Everything from where we decide to take your order to how we put in your drink order has been methodically considered. We never take your order until you have passed the refrigerated case, because then you’ll have had the chance to see the pastries. When you order a drink, we put the cup on top of the espresso machine, yell “drink up” so the person making drinks hears, and retrieve every ingredient needed beforehand to speed up the process. In addition, each sandwich and pastry ingredient is added only after it goes through countless testing phases, and pastries are displayed such that there is never any empty space between them and allergy-specific items are kept apart.

I believe that most of this insistence on quality is due to the incredible and inspirational owner, Joanne Chang. Years after graduating with a degree in Applied Mathematics and Economics from Harvard, Joanne opened up Flour in the South End of Boston. Now, 16 years and a few new Flour locations later, Joanne has made a name for herself in the world of professional baking.

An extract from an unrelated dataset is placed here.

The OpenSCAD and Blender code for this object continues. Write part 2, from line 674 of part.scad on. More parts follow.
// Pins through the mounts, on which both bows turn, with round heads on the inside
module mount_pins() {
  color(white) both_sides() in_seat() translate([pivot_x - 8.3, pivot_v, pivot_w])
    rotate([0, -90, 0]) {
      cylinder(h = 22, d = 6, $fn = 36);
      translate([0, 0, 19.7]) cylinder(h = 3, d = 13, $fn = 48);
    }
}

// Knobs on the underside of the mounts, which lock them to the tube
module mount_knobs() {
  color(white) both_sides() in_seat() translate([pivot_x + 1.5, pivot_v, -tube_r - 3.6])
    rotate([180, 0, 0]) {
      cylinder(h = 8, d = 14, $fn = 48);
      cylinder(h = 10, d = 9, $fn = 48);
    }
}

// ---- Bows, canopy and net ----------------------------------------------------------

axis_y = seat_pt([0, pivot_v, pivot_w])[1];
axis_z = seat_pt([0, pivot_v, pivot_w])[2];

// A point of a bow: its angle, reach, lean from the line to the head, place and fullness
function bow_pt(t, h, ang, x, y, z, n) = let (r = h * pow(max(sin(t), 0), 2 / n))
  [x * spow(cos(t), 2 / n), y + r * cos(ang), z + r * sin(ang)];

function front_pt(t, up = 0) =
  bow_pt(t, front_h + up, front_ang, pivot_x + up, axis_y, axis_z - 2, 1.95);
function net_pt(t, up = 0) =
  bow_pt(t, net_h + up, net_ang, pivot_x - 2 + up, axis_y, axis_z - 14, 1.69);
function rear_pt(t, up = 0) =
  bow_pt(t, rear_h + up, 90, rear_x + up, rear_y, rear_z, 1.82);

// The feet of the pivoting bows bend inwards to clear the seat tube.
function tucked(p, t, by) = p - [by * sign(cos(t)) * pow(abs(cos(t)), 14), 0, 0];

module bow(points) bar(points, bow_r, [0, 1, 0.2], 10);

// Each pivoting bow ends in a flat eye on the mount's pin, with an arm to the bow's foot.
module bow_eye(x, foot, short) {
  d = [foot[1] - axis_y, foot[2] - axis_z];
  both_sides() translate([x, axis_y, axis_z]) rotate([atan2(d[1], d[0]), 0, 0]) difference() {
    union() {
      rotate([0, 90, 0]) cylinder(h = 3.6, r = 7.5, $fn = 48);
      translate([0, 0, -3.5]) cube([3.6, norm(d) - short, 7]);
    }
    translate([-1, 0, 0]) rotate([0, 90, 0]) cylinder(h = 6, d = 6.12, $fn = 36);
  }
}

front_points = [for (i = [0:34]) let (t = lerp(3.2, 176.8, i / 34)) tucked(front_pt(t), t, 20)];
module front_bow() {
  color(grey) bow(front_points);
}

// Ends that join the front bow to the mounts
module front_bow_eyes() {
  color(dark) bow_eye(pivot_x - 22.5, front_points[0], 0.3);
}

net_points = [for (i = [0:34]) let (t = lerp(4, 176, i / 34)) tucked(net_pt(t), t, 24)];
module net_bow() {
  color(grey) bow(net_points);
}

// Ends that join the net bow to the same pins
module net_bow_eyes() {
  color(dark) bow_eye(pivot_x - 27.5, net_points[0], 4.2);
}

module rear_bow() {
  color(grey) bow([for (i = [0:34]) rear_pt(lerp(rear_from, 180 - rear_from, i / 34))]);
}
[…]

The first time I met Joanne was during my interview for the company, and it was only for a few seconds. However, the next time I saw her a week later, she greeted me without missing a beat.

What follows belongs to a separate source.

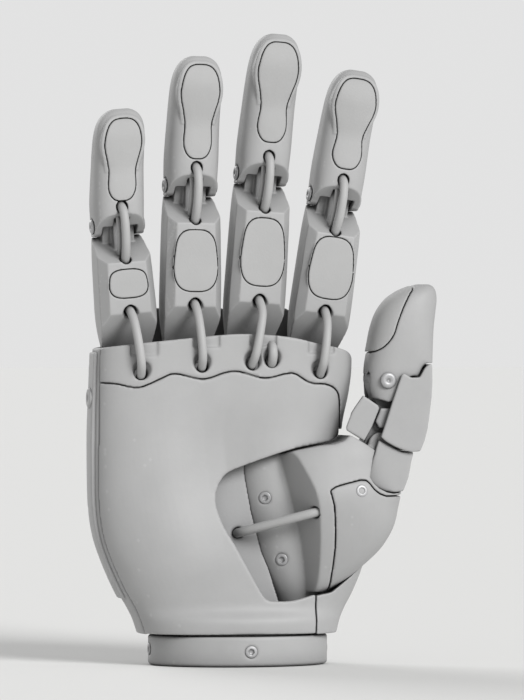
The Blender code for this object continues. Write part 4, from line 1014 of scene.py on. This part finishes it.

“Hi, Gillian,” she beamed (even pronouncing my name properly!) “How is MIT going? You’re studying computer science, right?” Perhaps you will be less impressed, but I found it absolutely astounding that she remembered me after meeting me so briefly — before I was even an official employee. I believe this warm and thoughtful behavior that Joanne exhibits on a daily basis reflects the same atmosphere that Flour works hard to create every day.

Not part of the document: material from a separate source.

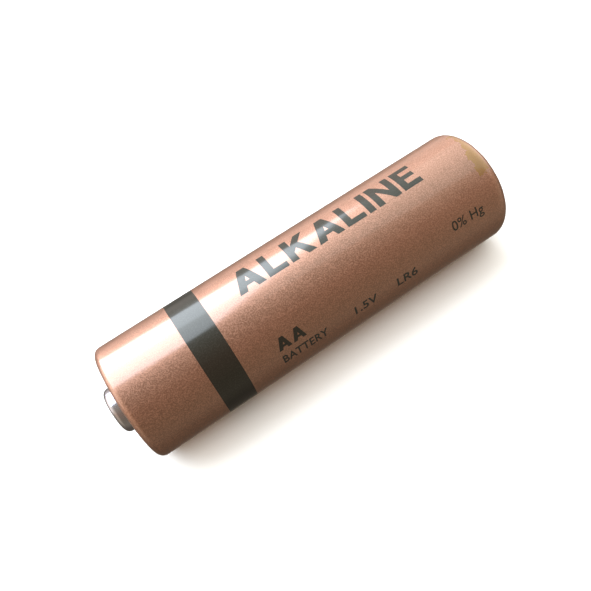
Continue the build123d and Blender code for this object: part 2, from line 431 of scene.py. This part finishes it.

The final lesson I’ve learned while at Flour, and perhaps the most important one, is to not let other people’s bad days infect your own. My first couple shifts at Flour were terrifying, simply because I was so scared of making a mistake and upsetting a customer or coworker. Every time I wrote down the wrong order, made a drink incorrectly, or didn’t know something I should have, I would internally beat myself up. This made me incredibly unhappy and on edge for the majority of my shift.

However, I had a moment of clarity during one of my shifts where I realized I had to let my mistakes go. I learned that it’s not worth it to be so affected by something that means so little in the grand scheme of things. Since my first day, I’ve had plenty of rude customers, unhappy customers, and even customers that have outright yelled at me.

I’ve had customers that were angry at me for no substantive reason: one time, a customer was upset because they wanted their pastries now and didn’t want to wait five seconds for me to put on the “Flour” sticker, and so proceeded to yell loudly at me.

I have also had customers who have gotten frustrated at me for justifiable reasons: I’ve made drinks incorrectly, told people we had a pastry when we were actually sold out, and charged people for the wrong items on the register.

A few months ago, I might have been very shaken up by these events, but today I’m the one who shakes it off. I’ve realized that most people aren’t actually mad at you — it’s most likely something else, so don’t let their bad day ruin yours as well. Even when the mistake is mine, I’ve learned to just let it go. In the end, if I accidentally told you we had a pastry we really didn’t, you’re going to be okay. I’m going to be okay. We are all truly going to be okay.

Throughout my journey of working at Flour, I have learned so many valuable lessons, had so many fun experiences, met so many incredible people, and ate so much (probably way too much) good food. Now my floormates have new and creative ways to tease me by bombarding me with Flour-based trivia — although they never question the leftover pastries I bring home — and I can boast about knowing way too much about caffeinated drinks.

Gillian Belton is a member of the Class of 2019.